Right Hon. P. E. Trudeau (Prime Minister): Madam Speaker, the hon. lady should have terminated her question by saying, “as it was in the original resolution, which the Tories did not support”.

Some hon. Members: Hear, hear!

Mr. Nielsen: Not true.

Mr. Crombie: Be serious.

Madam Speaker: Order, please. There is very little time remaining in question period, and we would like to hear from a lot of questioners.

Mr. Trudeau: The hon. lady is asking me a hypothetical question because I do not know how many provinces will in the end support the amendments to restore the charter to its original form, the way it had been proposed. I do not know how many provinces, in the end, will support: maybe all, maybe not all.

I would say the same thing about aboriginal rights. Maybe all will support the restoration of aboriginal rights, and maybe they will not. However, the question remains hypothetical in the sense that I cannot say in advance what the courts would have defined as a consensus of the provinces. We know that too did not appear to be enough. We know that ten is not necessary. I do not know how many provinces we would need to go to London in order that we would have established the constitutionality in a conventional sense of the demarche. I suppose that could only be settled by the courts.

If the question does arise, we will have to make up our minds on this side of the House if “x” number of provinces is enough or not. I hope we will not have to ask ourselves that question because I am sure the house will let any changes to the accord made on Thursday, two weeks ago, be made with the consent of the provinces. I think that is important.

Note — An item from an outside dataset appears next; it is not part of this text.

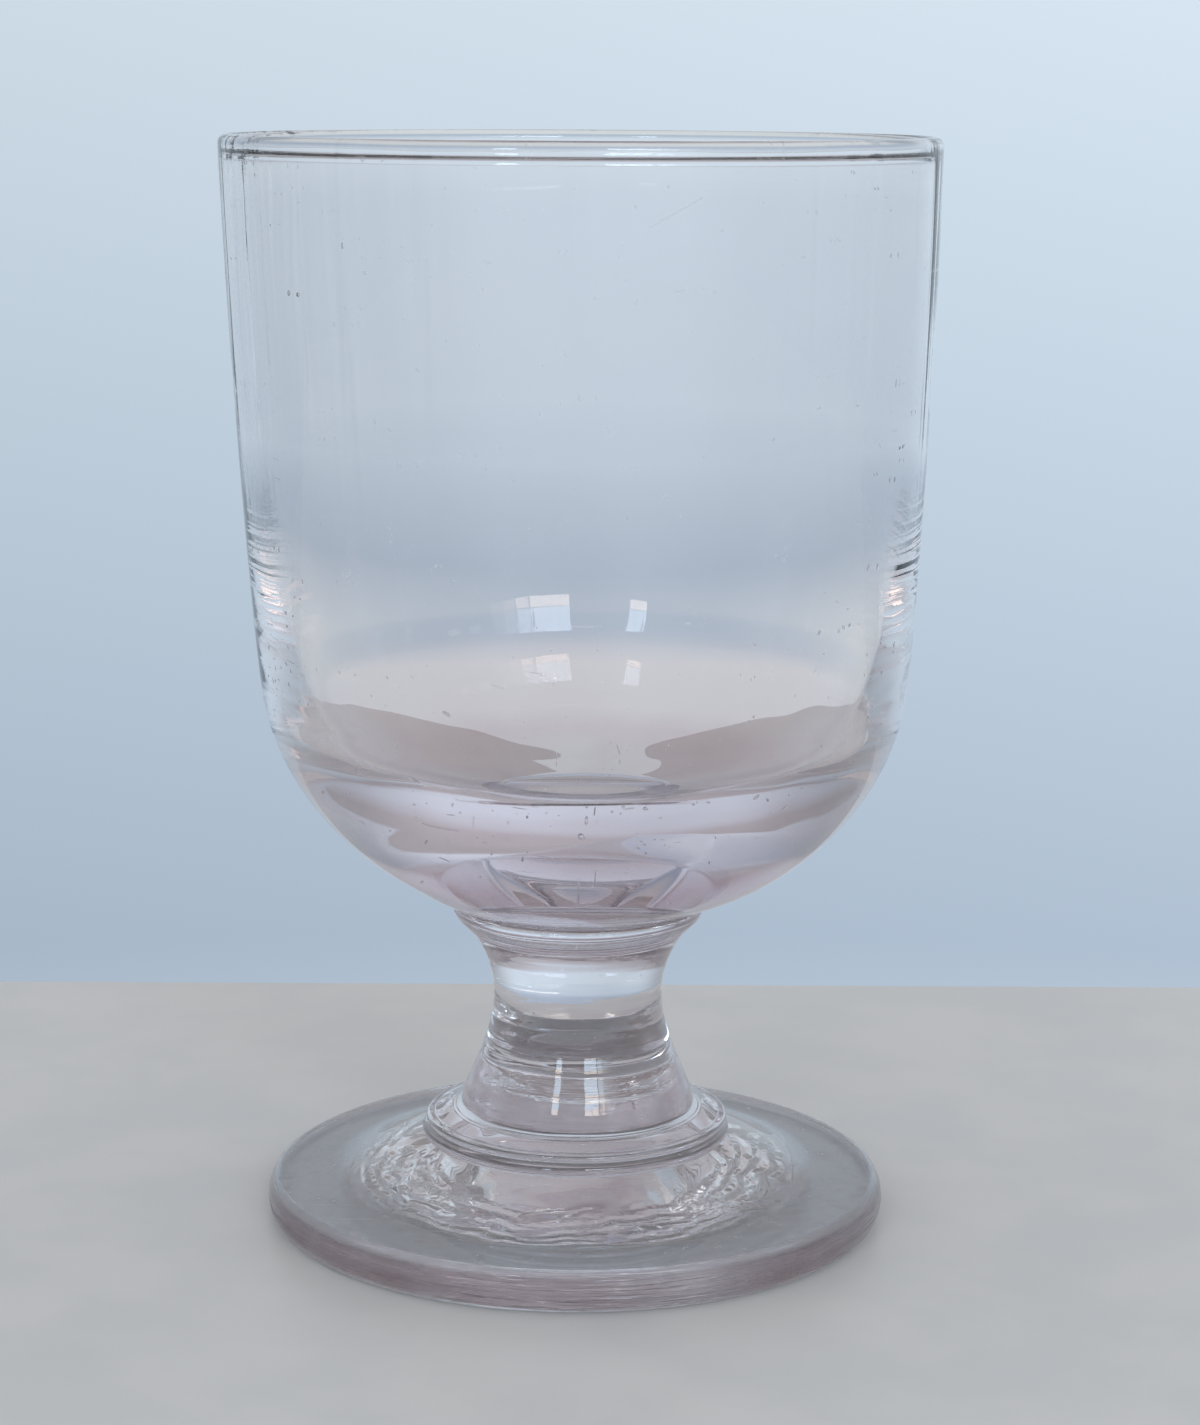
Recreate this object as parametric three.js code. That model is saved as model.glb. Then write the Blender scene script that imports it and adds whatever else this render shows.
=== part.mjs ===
// A heavy blown glass rummer: a deep round-bottomed bowl on a short waisted stem and a wide domed foot.
// The glass was made from five gathers of hot glass, each worked round and then fused to the next one.
// They stack on one axis and meet face to face on flat round welds, from the foot up to the bowl.
// Units are millimetres, +Z is up, and the origin is the middle of the foot on the table.

import * as THREE from 'three';

// Foot: a round plate with a rounded edge, and a low dome in the middle that carries the rest
const footRadius = 44.9;
const plateThickness = 6.0;
const plateEdgeRound = 2.0;
const plateFall = 0.1;
const domeRadius = 36.0;
const domeHeight = 11.4;
const hollowRadius = 30.0;
const hollowDepth = 1.5;

// Step ring: two worn beads round its side and a sloping shoulder up to the stem
const ringSeatRadius = 21.2;
const ringHeight = 5.0;
const lowerBeadRadius = 0.95;
const upperBeadRadius = 0.7;
const lowerBeadOverhang = 1.15;
const upperBeadOverhang = 0.7;
const ringLipHeight = 0.5;
const ringLipReach = 0.35;

// Stem: solid glass, drawn in to a waist
const stemBaseRadius = 16.9;
const waistRadius = 12.15;
const stemTopRadius = 15.0;
const waistHeight = 15.8;
const stemHeight = 25.1;

// Collar: a thin disc of glass with a rounded edge, between the stem and the bowl
const collarRadius = 18.1;
const collarHeight = 4.5;
const collarEdgeHeight = 3.9;
const collarEdgeRound = 0.6;

// Bowl: egg-shaped below its shoulder, flaring a little above it, with a rounded rim
const bowlSeatRadius = 17.1;
const bowlHeight = 109.0;
const shoulderRadius = 46.1;
const shoulderHeight = 36.0;
const rimRadius = 49.9;
const rimThickness = 2.5;
const rimDepth = 3.2;
const wallBelowRim = 1.45;
const wallAtThinnest = 1.15;
const baseThickness = 11.0;
const cavityFlatRadius = 12.7;
const cavityCornerRadius = 39.6;
const cavityCornerHeight = 26.8;

// How the curves run: shares of the length of the curve that they belong to
const stemFlareLean = 0.17;
const stemFlareReach = 0.26;
const lowerWaistReach = 0.36;
const upperWaistReach = 0.37;
const collarFlareLean = 0.63;
const collarFlareReach = 0.31;
const collarSkirtLean = 0.3;
const collarSkirtReach = 0.33;
const domeCrownLean = 0.426;
const domeCrownReach = 0.226;
const domeSkirtLean = 0.304;
const domeSkirtReach = 0.028;
const wallShoulderReach = 0.055;
const wallRimReach = 0.42;
const wallRimLean = 0.022;
const thinnestPlace = 0.62;
const cavityWallReach = 0.294;
const cavityCornerLean = 0.519;
const aboveCornerReach = 0.144;
const belowCornerReach = 0.341;
const cavityFloorSlope = 0.315;
const cavityFloorReach = 0.584;
const ellipseJoin = 6.0;

// Where the ring's beads meet what is below and between them, in quarter turns from straight out
const lowerBeadTurn = 0.6;
const upperBeadTurn = 0.5;

// Numbers of straight steps that stand for a full turn and for each curve
const turnSteps = 64;
const footEdgeSteps = 8;
const domeSteps = 7;
const hollowSteps = 4;
const beadSteps = 4;
const stemSteps = 7;
const collarSteps = 5;
const collarEdgeSteps = 3;
const shoulderSteps = 9;
const wallSteps = 6;
const rimSteps = 8;
const rimUndersideSteps = 3;
const innerWallSteps = 3;
const cavityWallSteps = 6;
const cavityFloorSteps = 8;

// How the clear glass is drawn in the model
const glassRoughness = 0.05;
const glassOpacity = 0.4;

// Heights of the welds, counted up from the table
const ringBase = domeHeight;
const stemBase = ringBase + ringHeight;
const collarBase = stemBase + stemHeight;
const bowlBase = collarBase + collarHeight;

const point = (radius, height) => new THREE.Vector2(radius, height);

// Points on an ellipse arc round a centre; angles are in quarter turns, 0 outwards and 1 upwards
function arc(centre, reach, rise, from, to, steps) {
  return Array.from({ length: steps + 1 }, (_, i) => {
    const angle = (from + ((to - from) * i) / steps) * (Math.PI / 2);
    return point(centre.x + reach * Math.cos(angle), centre.y + rise * Math.sin(angle));
  });
}

function curve(start, startPull, endPull, end) {
  return new THREE.CubicBezierCurve(start, startPull, endPull, end);
}

// A gather turned round the axis from its outline, which runs up the outside from axis to axis
function turned(name, outline, colour) {
  const shape = new THREE.LatheGeometry(outline, turnSteps);
  shape.rotateX(Math.PI / 2);
  const material = new THREE.MeshStandardMaterial({
    color: colour,
    roughness: glassRoughness,
    metalness: 0,
    transparent: true,
    opacity: glassOpacity,
  });
  const mesh = new THREE.Mesh(shape, material);
  mesh.name = name;
  return mesh;
}

function foot() {
  const plateTop = point(footRadius - plateEdgeRound, plateThickness);
  const domeBase = point(domeRadius, plateThickness + plateFall);
  const domeTop = point(ringSeatRadius, domeHeight);
  const run = domeBase.x - domeTop.x;
  const fall = domeTop.y - domeBase.y;
  const dome = curve(
    domeBase,
    point(domeBase.x - run * domeSkirtLean, domeBase.y + fall * domeSkirtReach),
    point(domeTop.x + run * domeCrownLean, domeTop.y - fall * domeCrownReach),
    domeTop,
  );
  const hollow = Array.from({ length: hollowSteps + 1 }, (_, i) => {
    const share = i / hollowSteps;
    return point(hollowRadius * share, hollowDepth * (1 - share * share));
  });
  const edgeMiddle = point(plateTop.x, plateThickness / 2);
  const edge = arc(edgeMiddle, plateEdgeRound, plateThickness / 2, -1, 1, footEdgeSteps);
  return turned('foot', [...hollow, ...edge, ...dome.getPoints(domeSteps), point(0, domeHeight)], 0xd9d6dc);
}

function stepRing() {
  const lowerBead = point(ringSeatRadius + lowerBeadOverhang - lowerBeadRadius, ringBase + lowerBeadRadius);
  const upperBeadHeight = lowerBead.y + lowerBeadRadius + upperBeadRadius;
  const upperBead = point(ringSeatRadius + upperBeadOverhang - upperBeadRadius, upperBeadHeight);
  const lip = point(stemBaseRadius + ringLipReach, stemBase - ringLipHeight);
  return turned('step_ring', [
    point(0, ringBase),
    point(ringSeatRadius, ringBase),
    ...arc(lowerBead, lowerBeadRadius, lowerBeadRadius, -lowerBeadTurn, lowerBeadTurn, beadSteps),
    ...arc(upperBead, upperBeadRadius, upperBeadRadius, -upperBeadTurn, 1, beadSteps),
    lip,
    point(stemBaseRadius, stemBase),
    point(0, stemBase),
  ], 0xd2ccd2);
}

function stem() {
  const base = point(stemBaseRadius, stemBase);
  const waist = point(waistRadius, stemBase + waistHeight);
  const top = point(stemTopRadius, collarBase);
  const upperHeight = top.y - waist.y;
  const lower = curve(
    base,
    point(base.x - (base.x - waist.x) * stemFlareLean, base.y + waistHeight * stemFlareReach),
    point(waist.x, waist.y - waistHeight * lowerWaistReach),
    waist,
  );
  const upper = curve(
    waist,
    point(waist.x, waist.y + upperHeight * upperWaistReach),
    point(top.x - (top.x - waist.x) * collarFlareLean, top.y - upperHeight * collarFlareReach),
    top,
  );
  return turned('stem', [
    point(0, stemBase),
    ...lower.getPoints(stemSteps),
    ...upper.getPoints(stemSteps).slice(1),
    point(0, collarBase),
  ], 0xcfc9cf);
}

function collar() {
  const underside = point(stemTopRadius, collarBase);
  const edge = point(collarRadius, collarBase + collarEdgeHeight);
  const reach = edge.x - underside.x;
  const skirt = curve(
    underside,
    point(underside.x + reach * collarSkirtLean, underside.y + collarEdgeHeight * collarSkirtReach),
    point(edge.x, edge.y - collarEdgeHeight * collarSkirtReach),
    edge,
  );
  const corner = point(collarRadius - collarEdgeRound, edge.y);
  const cornerRise = bowlBase - edge.y;
  return turned('collar', [
    point(0, collarBase),
    ...skirt.getPoints(collarSteps),
    ...arc(corner, collarEdgeRound, cornerRise, 0, 1, collarEdgeSteps).slice(1),
    point(0, bowlBase),
  ], 0xd6cfd4);
}

function bowl() {
  // The lower part is an ellipse that passes through the rim of the weld
  const centre = point(0, bowlBase + shoulderHeight);
  const depth = shoulderHeight / Math.sqrt(1 - (bowlSeatRadius / shoulderRadius) ** 2);
  const weldTurn = -Math.acos(bowlSeatRadius / shoulderRadius) / (Math.PI / 2);
  const joinTurn = -Math.asin(ellipseJoin / depth) / (Math.PI / 2);
  const lower = arc(centre, shoulderRadius, depth, weldTurn, joinTurn, shoulderSteps);

  // The wall leaves the ellipse along its slope and reaches the rim almost upright
  const join = lower[lower.length - 1];
  const slope = (shoulderRadius ** 2 * ellipseJoin) / (depth ** 2 * join.x);
  const rimHeight = bowlBase + bowlHeight;
  const rimRound = rimThickness / 2;
  const wallTop = point(rimRadius, rimHeight - rimRound);
  const wallLength = wallTop.y - join.y;
  const pull = wallLength * wallShoulderReach;
  const rimPull = wallLength * wallRimReach;
  const wall = curve(
    join,
    point(join.x + slope * pull, join.y + pull),
    point(wallTop.x - wallRimLean * rimPull, wallTop.y - rimPull),
    wallTop,
  );

  // The rim is a round bead that stands a little inside the wall
  const bead = arc(point(rimRadius - rimRound, wallTop.y), rimRound, rimRound, 0, 2, rimSteps);
  const beadInside = bead[bead.length - 1];
  const wallInside = point(rimRadius - wallBelowRim, wallTop.y - rimDepth);
  const underBead = curve(
    beadInside,
    point(beadInside.x, beadInside.y - rimDepth / 2),
    point(wallInside.x, wallInside.y + rimDepth / 2),
    wallInside,
  );

  // The inside follows the wall down to its thinnest place, turns at a corner and slopes to a small flat floor
  const wallShare = 1 - rimDepth / wallLength;
  const innerWall = Array.from({ length: innerWallSteps + 1 }, (_, i) => {
    const down = i / innerWallSteps;
    const outside = wall.getPoint(wallShare + (thinnestPlace - wallShare) * down);
    const thickness = wallBelowRim + (wallAtThinnest - wallBelowRim) * down;
    return point(outside.x - thickness, outside.y);
  });
  const thinnest = innerWall[innerWall.length - 1];
  const corner = point(cavityCornerRadius, bowlBase + cavityCornerHeight);
  const flatEdge = point(cavityFlatRadius, bowlBase + baseThickness);
  const wallDrop = thinnest.y - corner.y;
  const abovePull = wallDrop * aboveCornerReach;
  const belowPull = (corner.y - flatEdge.y) * belowCornerReach;
  const floorPull = (corner.x - flatEdge.x) * cavityFloorReach;
  const cavityWall = curve(
    thinnest,
    point(thinnest.x, thinnest.y - wallDrop * cavityWallReach),
    point(corner.x + abovePull * cavityCornerLean, corner.y + abovePull),
    corner,
  );
  const cavityFloor = curve(
    corner,
    point(corner.x - belowPull * cavityCornerLean, corner.y - belowPull),
    point(flatEdge.x + floorPull, flatEdge.y + floorPull * cavityFloorSlope),
    flatEdge,
  );

  return turned('bowl', [
    point(0, bowlBase),
    ...lower,
    ...wall.getPoints(wallSteps).slice(1),
    ...bead.slice(1),
    ...underBead.getPoints(rimUndersideSteps).slice(1, -1),
    ...innerWall,
    ...cavityWall.getPoints(cavityWallSteps).slice(1),
    ...cavityFloor.getPoints(cavityFloorSteps).slice(1),
    point(0, flatEdge.y),
  ], 0xe3e2e8);
}

const rummer = new THREE.Group();
rummer.add(foot(), stepRing(), stem(), collar(), bowl());

export default rummer;
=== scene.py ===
# A blown glass rummer on a pale floor: the five gathers of the frame, turned finely in clear glass with a
# faint amethyst tint. Outlines are in millimetres up the axis, as in the frame, and meshes are in metres.
import math
import random

import bpy
from mathutils import Matrix, Vector, noise

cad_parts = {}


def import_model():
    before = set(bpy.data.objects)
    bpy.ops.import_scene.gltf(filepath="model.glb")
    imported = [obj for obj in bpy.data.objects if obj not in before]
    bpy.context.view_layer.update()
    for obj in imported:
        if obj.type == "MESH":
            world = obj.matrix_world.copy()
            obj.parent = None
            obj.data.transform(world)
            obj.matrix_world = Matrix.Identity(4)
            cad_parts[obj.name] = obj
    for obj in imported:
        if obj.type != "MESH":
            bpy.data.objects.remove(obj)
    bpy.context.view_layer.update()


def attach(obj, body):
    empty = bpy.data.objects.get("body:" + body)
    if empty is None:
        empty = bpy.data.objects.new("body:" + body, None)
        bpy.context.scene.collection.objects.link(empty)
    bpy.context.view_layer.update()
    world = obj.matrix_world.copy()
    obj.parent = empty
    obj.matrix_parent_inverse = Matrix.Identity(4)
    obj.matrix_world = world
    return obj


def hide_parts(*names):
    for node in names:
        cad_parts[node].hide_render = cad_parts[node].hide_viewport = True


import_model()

MM = 0.001
TURN = 240  # corners in each ring of a turned piece
chance = random.Random(1820)

# Heights of the welds
RING_BASE = 11.4
STEM_BASE = 16.4
COLLAR_BASE = 41.5
BOWL_BASE = 46.0
RIM_TOP = 155.0

# Radii of the welds
RING_SEAT = 21.2
STEM_SEAT = 16.9
COLLAR_SEAT = 15.0
BOWL_SEAT = 17.1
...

I fail to understand what the laughter is about on that side of the House. Maybe I could have a supplementary question and try to deal with the question.

Oral Questions

QUERY RESPECTING NUMBER OF NON-CONSENTING PROVINCES

Hon. Flora MacDonald (Kingston and the Islands): Madam Speaker, I would like to put a supplementary question. The Prime Minister will remember, of course, that Section 28 was not in the proposals brought before the House a year ago this October, and presented by the Prime Minister.

Some hon. Members: Hear, hear!

Miss MacDonald: That section was added in April of this year with the consent and agreement of all parties of this House, because I think we all want to see that section carried out. Therefore, I really want to come back to the question that I posed to the Prime Minister and the information that I understood he conveyed to me the other day that, while two provinces would present some difficulty for him in undertaking to make any change to the clause as it now stands before the House, if that number were reduced to one he might consider it. I am asking him will he now consider that?

Right Hon. P. E. Trudeau (Prime Minister): Madam Speaker, the hon. member makes a point that Section 28 was not in the charter when it was first introduced. She is right, of course, and she is right that many other changes in the charter were made following the introduction into this House in October of last year. She should be reminded of the process which caused that to happen.

We had a pretty good charter in the month of June, 1980. The Minister of Justice attempted to get provinces on side. I now think the House realizes how hard that is on some aspects of the charter and aboriginal rights.

The Minister of Justice, in an attempt to get the provinces on side, watered down that charter in many aspects in the hope of getting a consensus in September of 1980.

We did not get the consensus. Therefore we decided to act with just the authority of Parliament. Since Parliament was going to act on its own, at least in so far as our party and most of the New Democratic Party was concerned, we could afford to improve the charter.

I remind the hon. member of what position she and her party took at that time.

Some hon. Members: Oh, oh!

Mr. Trudeau: Hon. members do not like to be reminded of that, Madam Speaker.

Some hon. Members: Hear, hear!

Mr. Siddon: Answer the question!

An hon. Member: You did the Canadian thing!

Mr. Trudeau: It was that we patriate the Constitution with an amending formula, and that then, after, we would write a charter in Canada.

Mr. Siddon: Let’s do that after, then!

[Page 12980]

Oral Questions

Mr. Trudeau: We are going to patriate with an amending formula, and we are going to have a pretty good charter. But let us do what that party has urged all along. Let us, when the Constitution comes back, write a charter in Canada, and then we will get into the job together and do the parts that are not completed.

Mr. Siddon: Let’s do that!

Mr. Trudeau: Surely that was the position for the whole of last year, that we should write the charter in Canada. How can they now say, “Write it in this House of Commons, even if the provinces do not want to do this?” They have been saying the contrary to that for a year.

Some hon. Members: Hear, hear!

Miss MacDonald: You changed your position. That’s not what you said the other day.